Actually, it's got more to do with life on an ever-hostile Internet. Before Windows Update came along, just keeping Windows current with security patches was a massive exercise, and a lot (maybe even the vast majority) of owners did not keep their machines patched. The result was massive problems, both in the enterprise and in the home. And when the easiest target of malware is also the predominant platform, you have the makings of a perfect storm. The way Windows is built means a distribution mechanism for updates like you get with RedHat or Ubuntu is a lot harder (the package management systems in most Linux distros provide pretty good decoupling and dependency management) to implement, which is why I think it took MS so long to get it to work properly. Even then, it was originally something you had to take responsibility for by running it yourself. It took quite a while for the realization to dawn that the only proper solution was to make the process automatic, at least for the critical stuff.
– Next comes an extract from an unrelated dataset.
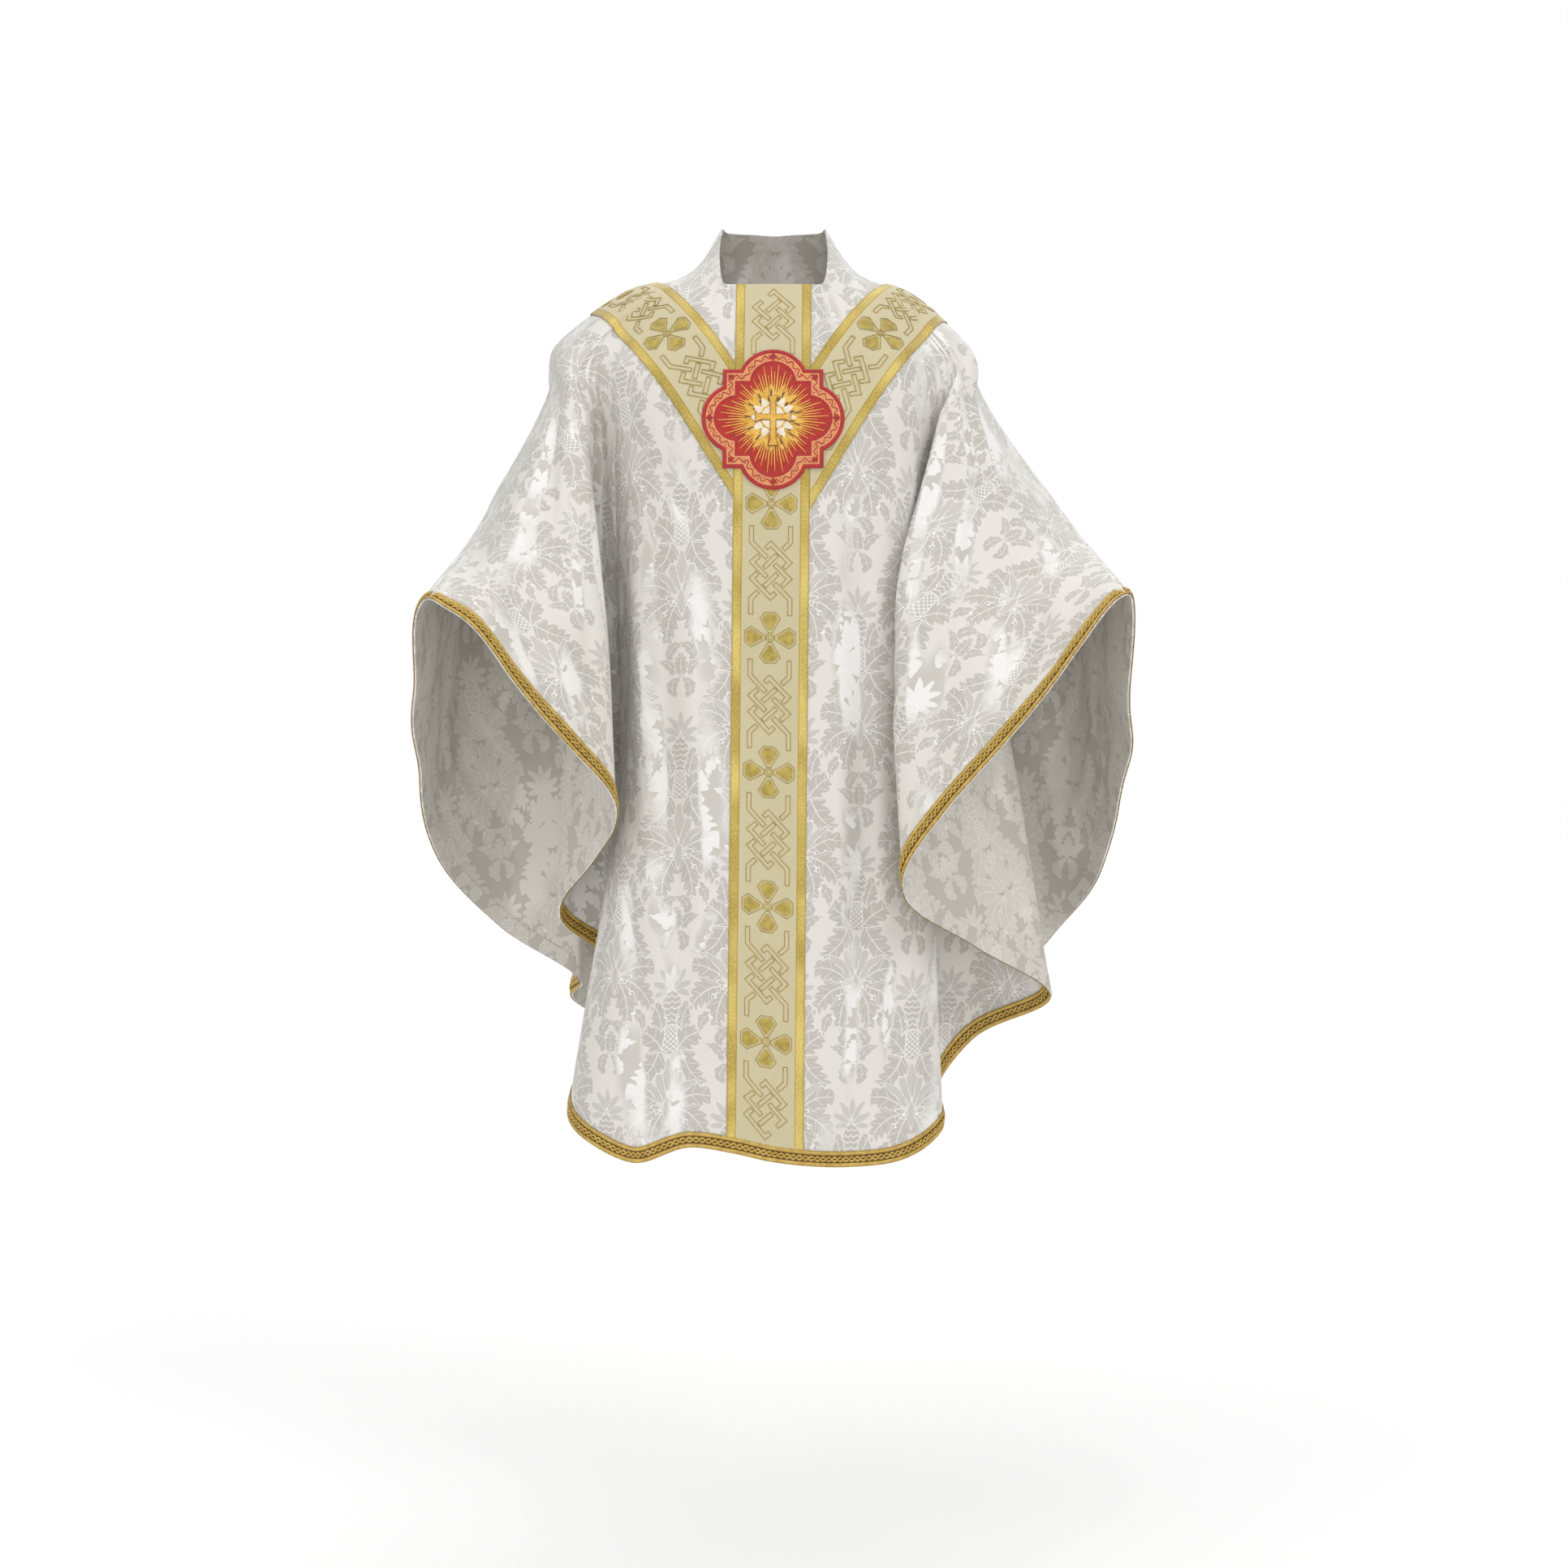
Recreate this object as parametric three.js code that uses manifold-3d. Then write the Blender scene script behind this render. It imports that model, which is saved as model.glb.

So this greybeard (who worked servers, networks and security in the nineties and the noughties) has no compunction in telling your aforementioned greybeard to pull his head in - the alternative is so much worse.
By the nature of network effects, there was always going to be a single dominant OS. Nobody at that time was able to pull off 100% compatibility with a complex GUI and its ABI. (DOS was still simple enough that there were at least three.)
It wasn’t going to run on proprietary hardware based on the Motorola 68K (like the Mac or Amiga), because that was more expensive and incompatible with existing software and third-party hardware. That was even more true of UNIX workstations. It wasn’t DesqView because that had no GUI and the company was too small to make a big splash.
Many people at the time expected it to be IBM’s OS/2, but IBM turned out to be so bad at selling it that its own personal computers shipped with Windows. It also did a poor job of prioritizing the features customers actually wanted. Most egregiously, early versions could not print anything and had no GUI. By the time IBM got OS/2 into a usable state, they had to bundle a copy of Windows with it to make it compatible. By then, Microsoft had won.